Judging by Gabrielle Zevin’s portrayal of a book-reading held at Fikry’s bookstore, she may agree with novelist Margaret Atwood’s insight, discussed here in past posts, that all novelists have two personalities—one for dealing with the public, the other for doing the writing—and that people who attend book-readings never see the personality that actually wrote the book. The man who comes to do the reading turns out to be an imposter, while the woman who actually wrote the book attends the event incognito.


Gollum, Protagonist’s Favorite Character 

When Fikry marries Amelia, the publisher’s representative to his bookstore, a joke is made that the girl who is ring-bearer at the wedding serves a very important function. This prompts mention that Fikry’s favorite character from Lord of the Rings is “Gollum” (1, p. 156), a two-name character who, readers may know, is often interpreted as having multiple personality.

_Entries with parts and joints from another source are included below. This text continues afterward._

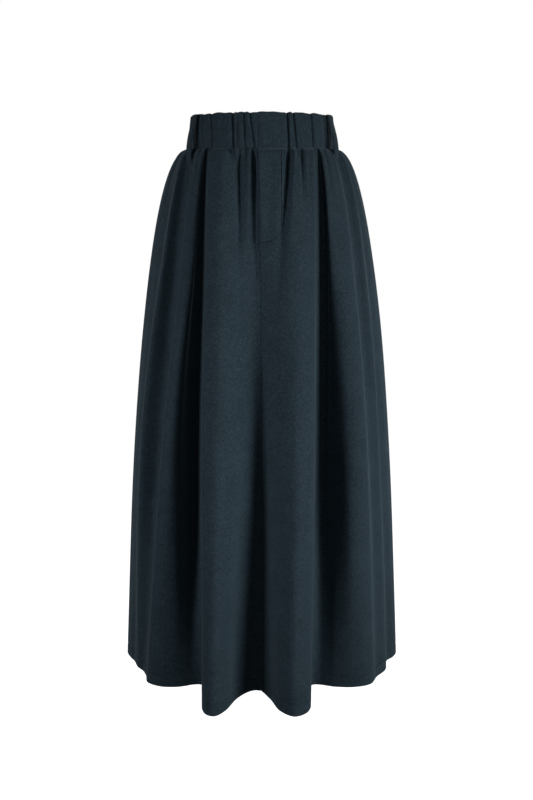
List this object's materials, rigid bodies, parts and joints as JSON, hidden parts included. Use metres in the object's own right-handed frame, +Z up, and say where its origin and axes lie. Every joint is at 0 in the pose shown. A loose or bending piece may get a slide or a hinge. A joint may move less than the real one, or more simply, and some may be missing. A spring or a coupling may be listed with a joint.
{
  "type": "pleated skirt",
  "caption": "Full-length pleated skirt, hollow and filled out as worn, with a gathered elastic waistband, belt loops and a stitched mock fly; open at waist and hem.",
  "frame": {"origin": "centre of the waistband's ring, at half the band's height", "axes": "+Z up towards the waist, front of the skirt towards -Y, +X to the right of someone looking at the front"},
  "size_m": [0.4672, 0.371, 0.8875],
  "materials": {
    "skirt_cloth": "matte brushed suiting, near-black blue",
    "band_cloth": "the same suiting, gathered over elastic",
    "loop_cloth": "the same suiting, folded and edge-stitched"
  },
  "bodies": {
    "root": {"front_left": "skirt_cloth", "front_right": "skirt_cloth", "back_right": "skirt_cloth", "back_left": "skirt_cloth", "fly": "skirt_cloth", "waistband": "band_cloth", "loop_front_right": "loop_cloth", "loop_front_left": "loop_cloth", "loop_back_right": "loop_cloth", "loop_back_left": "loop_cloth"}
  },
  "joints": []
}
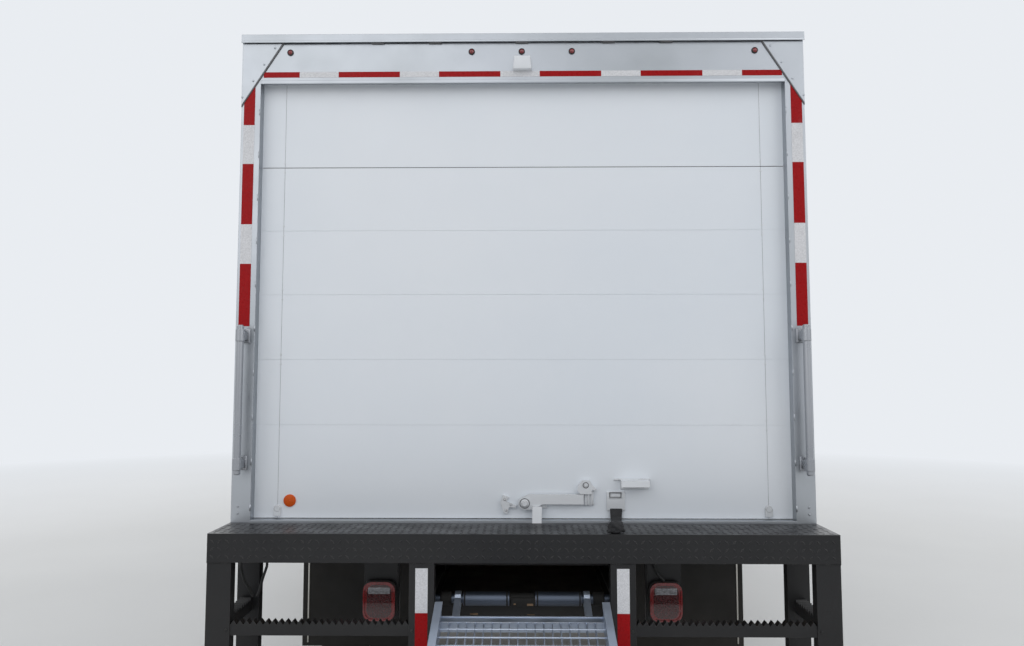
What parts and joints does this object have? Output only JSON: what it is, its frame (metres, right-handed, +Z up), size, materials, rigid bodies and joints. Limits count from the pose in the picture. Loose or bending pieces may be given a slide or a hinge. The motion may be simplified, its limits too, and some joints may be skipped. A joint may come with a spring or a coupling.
{
  "type": "box truck with a pull-out loading ramp",
  "caption": "Long-nose box truck with a closed cargo box, roll-up rear door, black step bumper and an aluminium loading ramp pulled out to the ground.",
  "frame": {"origin": "on the ground under the middle of the bounding box, ramp included", "axes": "+Z up, +Y forward to the front bumper, +X to the truck's right side"},
  "size_m": [2.8, 10.2078, 3.319],
  "materials": {
    "door_white": "gloss white enamel, slightly cool",
    "stainless": "polished stainless sheet, soft reflections",
    "cab_white": "gloss white cab paint",
    "chassis_black": "satin black chassis paint",
    "bumper_black": "satin black over tread plate",
    "ramp_aluminium": "mill aluminium, lightly scuffed",
    "box_aluminium": "white sheet sides with aluminium rails",
    "roof_sheet": "plain roof sheet",
    "floor_plank": "oiled hardwood planks on painted channels",
    "tyre": "matt black tread rubber",
    "rim": "white painted steel disc wheels",
    "axle_iron": "black painted castings",
    "spring_steel": "black spring leaves",
    "tank_aluminium": "bright tank sheet",
    "exhaust_steel": "aluminised pipe, dull",
    "flap_rubber": "black rubber sheet",
    "red_lens": "red lens",
    "amber_lens": "marker lenses",
    "clear_lens": "clear headlamp lens over a bright reflector",
    "glass": "green-tinted safety glass",
    "cab_plastic": "grained dark grey plastic",
    "seat_fabric": "grey woven seat cloth",
    "wheel_plastic": "black moulded steering wheel",
    "radiator_core": "finned core",
    "engine_block": "cast block",
    "polished_tube": "polished tube",
    "mirror_shell": "black mirror shell"
  },
  "bodies": {
    "truck": {"chassis_frame": "chassis_black", "engine": "engine_block", "radiator": "radiator_core", "front_axle": "axle_iron", "rear_axle": "axle_iron", "leaf_springs": "spring_steel", "fuel_tank": "tank_aluminium", "cab_steps": "chassis_black", "exhaust": "exhaust_steel", "mud_flaps": "flap_rubber", "tail_lamps": "red_lens", "step_bumper": "bumper_black", "bumper_deck": "bumper_black", "ramp_tracks": "chassis_black", "ramp_carriage": "ramp_aluminium", "cab_floor": "cab_plastic", "cab_back_wall": "cab_white", "cab_roof": "cab_white", "cab_side_left": "cab_white", "cab_side_right": "cab_white", "cab_front": "cab_white", "windshield": "glass", "dashboard": "cab_plastic", "seats": "seat_fabric", "front_bumper": "polished_tube", "cargo_floor": "floor_plank", "cargo_front_wall": "box_aluminium", "cargo_side_left": "box_aluminium", "cargo_side_right": "box_aluminium", "cargo_roof": "roof_sheet", "rear_frame": "stainless", "rollup_door": "door_white", "door_latch": "door_white", "grab_handles": "polished_tube", "marker_lamps": "red_lens"},
    "hood": {"hood": "cab_white", "grille": "polished_tube", "headlamps": "clear_lens"},
    "door_left": {"door_left": "cab_white", "door_glass_left": "glass", "mirror_left": "mirror_shell"},
    "door_right": {"door_right": "cab_white", "door_glass_right": "glass", "mirror_right": "mirror_shell"},
    "knuckle_left": {"knuckle_left": "axle_iron"},
    "knuckle_right": {"knuckle_right": "axle_iron"},
    "front_wheel_left": {"front_tyre_left": "tyre", "front_rim_left": "rim"},
    "front_wheel_right": {"front_tyre_right": "tyre", "front_rim_right": "rim"},
    "rear_wheels_left": {"rear_tyres_left": "tyre", "rear_rims_left": "rim"},
    "rear_wheels_right": {"rear_tyres_right": "tyre", "rear_rims_right": "rim"},
    "ramp": {"ramp_frame": "ramp_aluminium", "ramp_grating": "ramp_aluminium"},
    "steering_wheel": {"steering_wheel": "wheel_plastic"}
  },
  "joints": [
    {"name": "hood_tilt", "type": "hinge", "parent": "truck", "child": "hood", "pos_m": [0, 4.9926, 0.74], "axis": [-1, 0, 0], "range_deg": [0, 70]},
    {"name": "door_left_hinge", "type": "hinge", "parent": "truck", "child": "door_left", "pos_m": [-1.054, 3.6276, 1.2], "axis": [0, 0, -1], "range_deg": [0, 65]},
    {"name": "door_right_hinge", "type": "hinge", "parent": "truck", "child": "door_right", "pos_m": [1.054, 3.6276, 1.2], "axis": [0, 0, 1], "range_deg": [0, 65]},
    {"name": "steer_left", "type": "hinge", "parent": "truck", "child": "knuckle_left", "pos_m": [-0.88, 4.2526, 0.465], "axis": [0, 0, 1], "range_deg": [-35, 35]},
    {"name": "steer_right", "type": "hinge", "parent": "truck", "child": "knuckle_right", "pos_m": [0.88, 4.2526, 0.465], "axis": [0, 0, 1], "range_deg": [-35, 35]},
    {"name": "steering_wheel_turn", "type": "hinge", "parent": "truck", "child": "steering_wheel", "pos_m": [-0.48, 3.2526, 1.6], "axis": [0, -0.5299, 0.848], "range_deg": [-630, 630]},
    {"name": "front_wheel_left_spin", "type": "hinge", "parent": "knuckle_left", "child": "front_wheel_left", "pos_m": [-1.02, 4.2526, 0.465], "axis": [1, 0, 0], "continuous": true},
    {"name": "front_wheel_right_spin", "type": "hinge", "parent": "knuckle_right", "child": "front_wheel_right", "pos_m": [1.02, 4.2526, 0.465], "axis": [1, 0, 0], "continuous": true},
    {"name": "rear_wheels_left_spin", "type": "hinge", "parent": "truck", "child": "rear_wheels_left", "pos_m": [-0.9475, -1.0274, 0.465], "axis": [1, 0, 0], "continuous": true},
    {"name": "rear_wheels_right_spin", "type": "hinge", "parent": "truck", "child": "rear_wheels_right", "pos_m": [0.9475, -1.0274, 0.465], "axis": [1, 0, 0], "continuous": true},
    {"name": "ramp_tilt", "type": "hinge", "parent": "truck", "child": "ramp", "pos_m": [0, -2.7544, 0.798], "axis": [-1, 0, 0], "range_deg": [0, 19.1]}
  ],
  "couplings": [
    {"joint": "steer_right", "follows": "steer_left", "ratio": 1},
    {"joint": "steering_wheel_turn", "follows": "steer_left", "ratio": 18}
  ]
}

Comment: Judging by the above, it would seem that the author had intended to raise the issue of multiple personality. But I have finished this novel and found nothing to confirm that the author had any such intention. 


Why, then, are the above in this novel? They may reflect the author’s own psychology, what I call “multiple personality trait.”


1. Gabrielle Zevin. The Storied Life of A. J. Fikry. Chapel Hill, N.C., Algonquin/Workman/Hachette, 2014.